=== DATASET RECORDS ===

..........

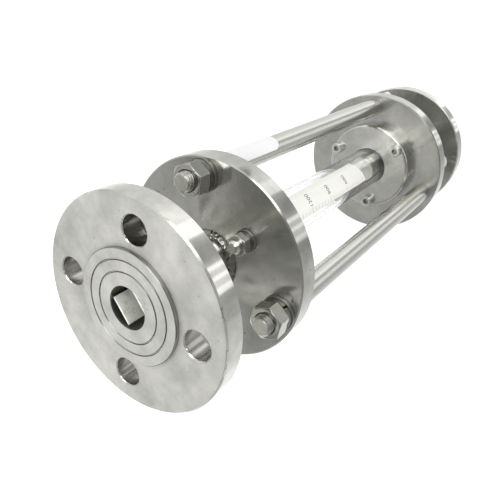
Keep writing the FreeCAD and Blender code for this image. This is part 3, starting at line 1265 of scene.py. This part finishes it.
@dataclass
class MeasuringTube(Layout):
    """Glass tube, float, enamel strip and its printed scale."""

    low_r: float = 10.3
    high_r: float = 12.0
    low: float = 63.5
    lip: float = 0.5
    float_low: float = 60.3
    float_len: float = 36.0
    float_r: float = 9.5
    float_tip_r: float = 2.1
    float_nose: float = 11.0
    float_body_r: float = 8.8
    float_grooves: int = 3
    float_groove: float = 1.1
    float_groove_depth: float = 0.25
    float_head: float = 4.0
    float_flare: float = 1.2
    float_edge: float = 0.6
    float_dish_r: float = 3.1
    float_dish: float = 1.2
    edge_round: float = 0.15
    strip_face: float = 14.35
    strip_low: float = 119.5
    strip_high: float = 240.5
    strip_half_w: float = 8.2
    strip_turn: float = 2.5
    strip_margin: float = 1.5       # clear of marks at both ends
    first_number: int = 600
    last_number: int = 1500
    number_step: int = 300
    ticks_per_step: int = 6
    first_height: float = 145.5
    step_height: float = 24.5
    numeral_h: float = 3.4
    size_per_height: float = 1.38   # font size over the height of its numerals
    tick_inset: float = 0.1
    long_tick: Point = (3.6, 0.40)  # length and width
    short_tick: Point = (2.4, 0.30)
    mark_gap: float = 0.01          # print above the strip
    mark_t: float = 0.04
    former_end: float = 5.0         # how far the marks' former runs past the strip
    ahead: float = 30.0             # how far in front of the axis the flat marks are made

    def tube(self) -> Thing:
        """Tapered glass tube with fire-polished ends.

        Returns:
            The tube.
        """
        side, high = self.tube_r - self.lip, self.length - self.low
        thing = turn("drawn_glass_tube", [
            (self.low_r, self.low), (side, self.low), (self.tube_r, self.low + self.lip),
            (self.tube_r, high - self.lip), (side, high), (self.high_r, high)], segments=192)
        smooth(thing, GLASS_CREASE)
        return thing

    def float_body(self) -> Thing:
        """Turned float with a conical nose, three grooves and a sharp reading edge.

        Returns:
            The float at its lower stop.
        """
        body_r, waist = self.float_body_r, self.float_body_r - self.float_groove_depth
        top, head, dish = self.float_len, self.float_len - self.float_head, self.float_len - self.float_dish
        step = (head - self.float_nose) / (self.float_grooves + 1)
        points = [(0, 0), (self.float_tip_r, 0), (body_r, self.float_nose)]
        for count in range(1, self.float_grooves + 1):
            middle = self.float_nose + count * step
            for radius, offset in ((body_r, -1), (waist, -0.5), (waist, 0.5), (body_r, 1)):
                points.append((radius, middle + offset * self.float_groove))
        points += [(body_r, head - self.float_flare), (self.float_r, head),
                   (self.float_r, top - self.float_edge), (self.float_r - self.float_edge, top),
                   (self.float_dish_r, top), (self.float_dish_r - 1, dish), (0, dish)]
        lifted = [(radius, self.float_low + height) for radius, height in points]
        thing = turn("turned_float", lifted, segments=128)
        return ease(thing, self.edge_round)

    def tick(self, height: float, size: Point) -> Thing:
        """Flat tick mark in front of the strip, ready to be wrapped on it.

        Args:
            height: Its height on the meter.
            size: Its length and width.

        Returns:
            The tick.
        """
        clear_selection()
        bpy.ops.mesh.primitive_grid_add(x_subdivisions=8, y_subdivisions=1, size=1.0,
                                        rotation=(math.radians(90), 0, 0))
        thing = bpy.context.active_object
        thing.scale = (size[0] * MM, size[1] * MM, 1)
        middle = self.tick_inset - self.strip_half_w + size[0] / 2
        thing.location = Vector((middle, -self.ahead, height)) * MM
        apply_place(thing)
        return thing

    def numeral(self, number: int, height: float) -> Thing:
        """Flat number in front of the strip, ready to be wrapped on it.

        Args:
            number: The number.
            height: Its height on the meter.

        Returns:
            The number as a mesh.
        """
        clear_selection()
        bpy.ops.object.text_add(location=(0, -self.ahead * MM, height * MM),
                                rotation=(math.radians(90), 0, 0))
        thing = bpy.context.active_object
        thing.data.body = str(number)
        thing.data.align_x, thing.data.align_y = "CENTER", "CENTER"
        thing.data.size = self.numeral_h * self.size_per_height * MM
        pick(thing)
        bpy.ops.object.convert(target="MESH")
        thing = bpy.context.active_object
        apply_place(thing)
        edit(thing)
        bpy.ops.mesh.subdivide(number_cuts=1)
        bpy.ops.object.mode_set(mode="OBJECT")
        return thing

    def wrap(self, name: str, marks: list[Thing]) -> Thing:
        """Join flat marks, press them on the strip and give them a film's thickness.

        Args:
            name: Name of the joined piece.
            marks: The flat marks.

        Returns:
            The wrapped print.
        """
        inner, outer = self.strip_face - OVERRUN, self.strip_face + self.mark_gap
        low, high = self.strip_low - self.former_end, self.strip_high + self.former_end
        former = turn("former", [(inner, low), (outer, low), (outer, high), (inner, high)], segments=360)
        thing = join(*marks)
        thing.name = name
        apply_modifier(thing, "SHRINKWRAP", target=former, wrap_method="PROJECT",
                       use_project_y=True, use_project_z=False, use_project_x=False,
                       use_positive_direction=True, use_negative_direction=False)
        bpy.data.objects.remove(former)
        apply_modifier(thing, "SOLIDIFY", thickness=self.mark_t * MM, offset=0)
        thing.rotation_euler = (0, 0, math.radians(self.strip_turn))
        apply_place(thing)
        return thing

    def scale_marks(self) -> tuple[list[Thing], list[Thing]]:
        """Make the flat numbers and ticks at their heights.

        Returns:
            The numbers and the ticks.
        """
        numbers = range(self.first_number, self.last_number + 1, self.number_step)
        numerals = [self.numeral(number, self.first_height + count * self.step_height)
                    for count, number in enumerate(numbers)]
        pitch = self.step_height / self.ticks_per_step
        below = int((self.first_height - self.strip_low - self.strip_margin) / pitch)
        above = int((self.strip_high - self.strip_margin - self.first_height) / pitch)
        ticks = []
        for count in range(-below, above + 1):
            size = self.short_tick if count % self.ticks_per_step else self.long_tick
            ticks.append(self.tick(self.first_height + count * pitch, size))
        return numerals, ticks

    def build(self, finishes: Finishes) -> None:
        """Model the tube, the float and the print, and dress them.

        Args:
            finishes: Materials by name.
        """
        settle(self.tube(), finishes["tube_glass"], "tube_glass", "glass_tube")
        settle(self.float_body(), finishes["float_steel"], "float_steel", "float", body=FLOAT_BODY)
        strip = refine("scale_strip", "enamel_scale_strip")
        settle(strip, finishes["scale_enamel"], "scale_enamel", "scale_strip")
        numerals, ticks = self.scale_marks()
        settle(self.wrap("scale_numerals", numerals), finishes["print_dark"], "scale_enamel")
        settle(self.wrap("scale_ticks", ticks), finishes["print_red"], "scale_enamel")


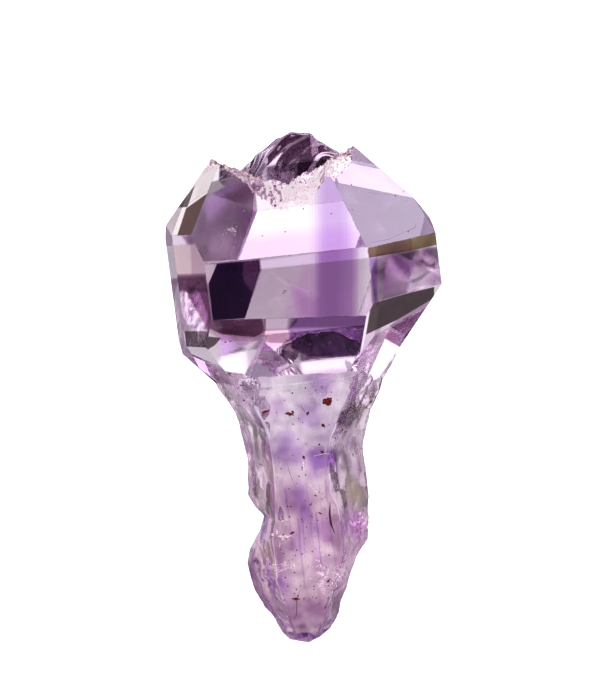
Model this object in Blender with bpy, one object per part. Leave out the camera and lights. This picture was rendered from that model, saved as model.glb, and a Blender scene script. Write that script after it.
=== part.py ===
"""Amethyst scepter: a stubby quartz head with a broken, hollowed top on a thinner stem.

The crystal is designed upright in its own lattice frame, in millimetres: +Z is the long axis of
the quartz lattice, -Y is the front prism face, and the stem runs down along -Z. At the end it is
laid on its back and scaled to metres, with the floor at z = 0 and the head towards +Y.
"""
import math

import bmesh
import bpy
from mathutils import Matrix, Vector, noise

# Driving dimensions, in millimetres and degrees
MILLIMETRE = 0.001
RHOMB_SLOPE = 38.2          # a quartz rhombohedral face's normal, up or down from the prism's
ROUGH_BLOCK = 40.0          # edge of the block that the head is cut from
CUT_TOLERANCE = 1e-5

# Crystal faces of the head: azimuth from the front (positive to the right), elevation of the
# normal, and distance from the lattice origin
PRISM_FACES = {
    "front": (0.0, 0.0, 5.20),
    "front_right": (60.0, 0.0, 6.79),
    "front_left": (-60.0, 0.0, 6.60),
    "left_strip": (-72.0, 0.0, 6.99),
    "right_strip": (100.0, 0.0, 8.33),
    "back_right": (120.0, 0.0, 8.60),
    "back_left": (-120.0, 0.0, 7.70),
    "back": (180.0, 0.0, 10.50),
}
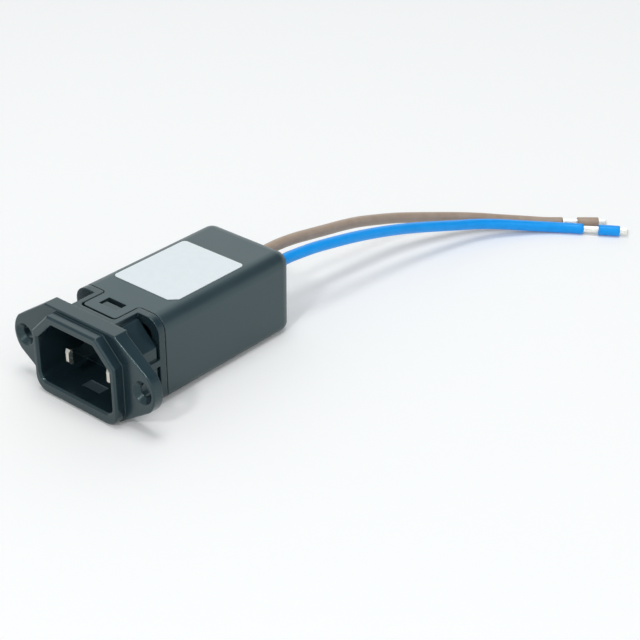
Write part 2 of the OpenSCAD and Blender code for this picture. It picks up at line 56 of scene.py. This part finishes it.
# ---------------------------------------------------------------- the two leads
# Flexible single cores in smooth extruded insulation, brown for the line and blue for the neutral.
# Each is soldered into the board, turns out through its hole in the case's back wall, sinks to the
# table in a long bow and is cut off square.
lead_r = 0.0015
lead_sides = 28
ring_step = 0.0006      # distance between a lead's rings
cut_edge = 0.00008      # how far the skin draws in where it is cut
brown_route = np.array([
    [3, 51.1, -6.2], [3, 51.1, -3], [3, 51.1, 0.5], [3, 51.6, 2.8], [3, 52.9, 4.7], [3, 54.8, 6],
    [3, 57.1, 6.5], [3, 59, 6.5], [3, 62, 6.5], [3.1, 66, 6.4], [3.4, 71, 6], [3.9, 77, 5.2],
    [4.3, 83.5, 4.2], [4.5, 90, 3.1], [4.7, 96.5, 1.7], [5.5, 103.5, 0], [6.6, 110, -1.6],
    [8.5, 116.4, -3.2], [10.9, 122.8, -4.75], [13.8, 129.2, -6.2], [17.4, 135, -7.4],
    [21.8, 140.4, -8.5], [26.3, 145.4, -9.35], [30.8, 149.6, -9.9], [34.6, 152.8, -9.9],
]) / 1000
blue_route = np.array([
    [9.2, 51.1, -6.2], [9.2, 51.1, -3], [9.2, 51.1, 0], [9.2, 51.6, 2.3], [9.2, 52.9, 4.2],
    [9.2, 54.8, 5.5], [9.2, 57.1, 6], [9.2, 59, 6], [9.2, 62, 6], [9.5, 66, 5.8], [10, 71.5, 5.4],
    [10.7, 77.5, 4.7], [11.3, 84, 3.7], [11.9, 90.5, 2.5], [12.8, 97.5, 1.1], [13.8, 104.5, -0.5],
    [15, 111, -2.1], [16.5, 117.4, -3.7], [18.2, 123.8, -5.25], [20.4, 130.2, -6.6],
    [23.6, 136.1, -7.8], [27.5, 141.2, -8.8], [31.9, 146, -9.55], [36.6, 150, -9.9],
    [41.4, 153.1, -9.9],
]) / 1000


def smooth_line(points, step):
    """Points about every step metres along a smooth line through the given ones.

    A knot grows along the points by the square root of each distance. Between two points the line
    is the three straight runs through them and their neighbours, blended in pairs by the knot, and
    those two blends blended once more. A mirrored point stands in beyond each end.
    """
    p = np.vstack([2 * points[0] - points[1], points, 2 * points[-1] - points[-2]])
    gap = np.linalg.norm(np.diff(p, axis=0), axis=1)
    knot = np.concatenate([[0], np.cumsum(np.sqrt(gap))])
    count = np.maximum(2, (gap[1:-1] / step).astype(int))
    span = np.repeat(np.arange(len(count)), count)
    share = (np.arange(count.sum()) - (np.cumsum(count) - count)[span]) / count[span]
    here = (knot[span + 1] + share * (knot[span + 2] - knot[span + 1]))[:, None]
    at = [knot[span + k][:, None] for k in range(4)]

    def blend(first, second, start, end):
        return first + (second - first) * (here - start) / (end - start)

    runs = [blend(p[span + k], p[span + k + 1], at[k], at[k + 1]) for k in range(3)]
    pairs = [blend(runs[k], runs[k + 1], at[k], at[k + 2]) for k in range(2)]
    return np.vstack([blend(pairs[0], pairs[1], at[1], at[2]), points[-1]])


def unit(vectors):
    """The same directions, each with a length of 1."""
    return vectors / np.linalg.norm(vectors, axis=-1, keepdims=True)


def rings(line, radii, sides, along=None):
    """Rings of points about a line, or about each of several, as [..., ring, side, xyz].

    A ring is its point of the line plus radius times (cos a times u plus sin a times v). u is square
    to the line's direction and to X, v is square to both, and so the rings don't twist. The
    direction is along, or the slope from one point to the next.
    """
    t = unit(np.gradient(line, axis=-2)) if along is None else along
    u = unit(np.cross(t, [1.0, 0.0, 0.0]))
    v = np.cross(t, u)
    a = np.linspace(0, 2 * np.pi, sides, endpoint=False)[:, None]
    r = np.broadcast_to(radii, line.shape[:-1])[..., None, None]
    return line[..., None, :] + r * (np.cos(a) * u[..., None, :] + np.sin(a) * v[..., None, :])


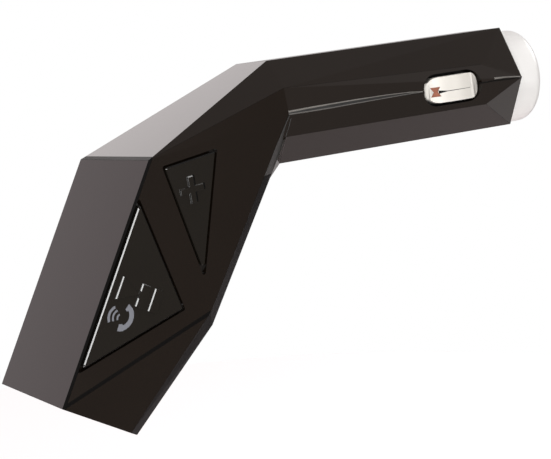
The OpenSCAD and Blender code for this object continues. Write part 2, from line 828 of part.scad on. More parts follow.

..........

=== WHAT YOU ARE ASKED TO DO ===
Copy the records above exactly, from the first line through the line containing "tube, float, enamel", and include nothing else.

=== EXERCISE RESPONSE ===
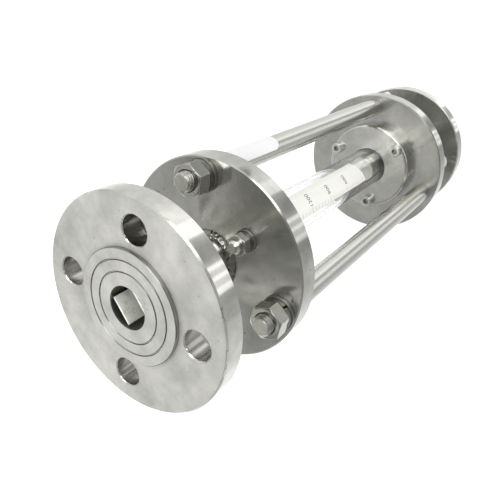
Keep writing the FreeCAD and Blender code for this image. This is part 3, starting at line 1265 of scene.py. This part finishes it.
@dataclass
class MeasuringTube(Layout):
    """Glass tube, float, enamel strip and its printed scale."""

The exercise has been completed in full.